L'histoire de vie de Peggy Silberling est bouleversante et le chemin parcouru est immense mais peut-on dignement penser que parce que nous y arrivons tout le monde peut s'en sortir à force de volonté ? Et finalement qu'est-ce que s'en sortir ? Se conformer ? S'affadir ? Se complaire ? Accepter ? Vivre malgré ? Être bien né ? Avoir eu de la chance ? Être heureux ?

Le récit a des qualités narratives indéniables, une alternance construite comme une intrigue qui pousse à en découvrir toujours davantage. Les passages sur l'enfance de l'auteur son abominablement sublime.

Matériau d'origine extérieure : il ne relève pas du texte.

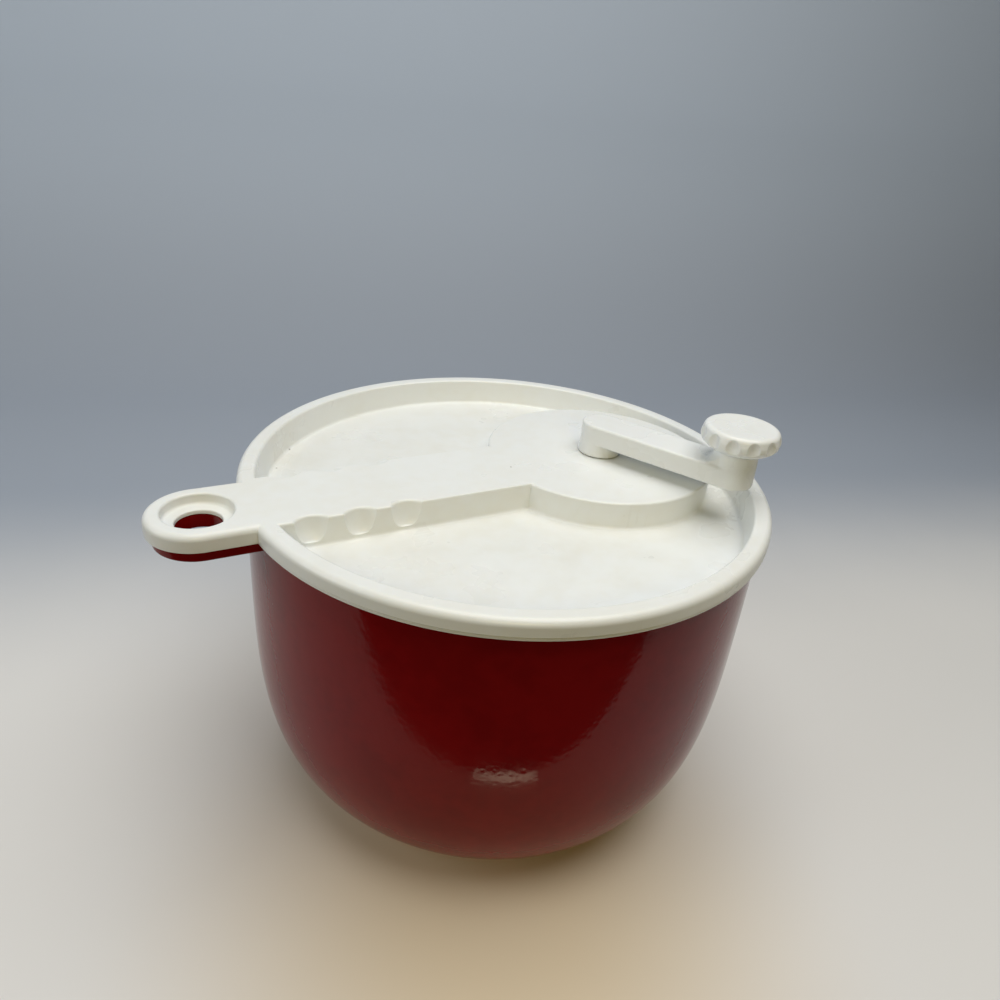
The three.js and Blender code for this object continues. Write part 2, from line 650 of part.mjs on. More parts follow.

L'auteure passe au vitriol son entourage délétère, elle est sans concessions dans sa description des autres mais les fêlures transparaissent et on se demande si finalement cette hargne n'est pas une façon de faire le deuil de son histoire ? D'acter une distanciation avec les meurtrissures pour mieux rebondir ? Si finalement, le discours un peu lisse de la femme sûre d'elle, n'est pas qu'une façade pour éviter l'effondrement ?

Autour de cette lecture :
Deux films récents : My beautiful Boys au désespoir ineffable et l'amour filial véritablement transcendant par Felix van Groeningen également auteur du déchirant Alabama Monroe.
Ben is back de Peter Hedges dont le traitement diffère mais tout aussi poignant.
Les deux portés par des castings talentueux.
Un autre récit: Papa est ce que je peux venir mourir à la maison? de Tony Delsham
Pour la jeunesse : L'herbe bleue d'un auteur anonyme récit ayant accompagné un grand nombres de lecteurs à l'âge fragile où l'on peut basculer aisément.
Un peu de musique : Mano Solo sa voix puissante et ses morceaux déchirants parmi lesquels : Au creux de ton bras ; A quinze ans du matin et bien d'autres.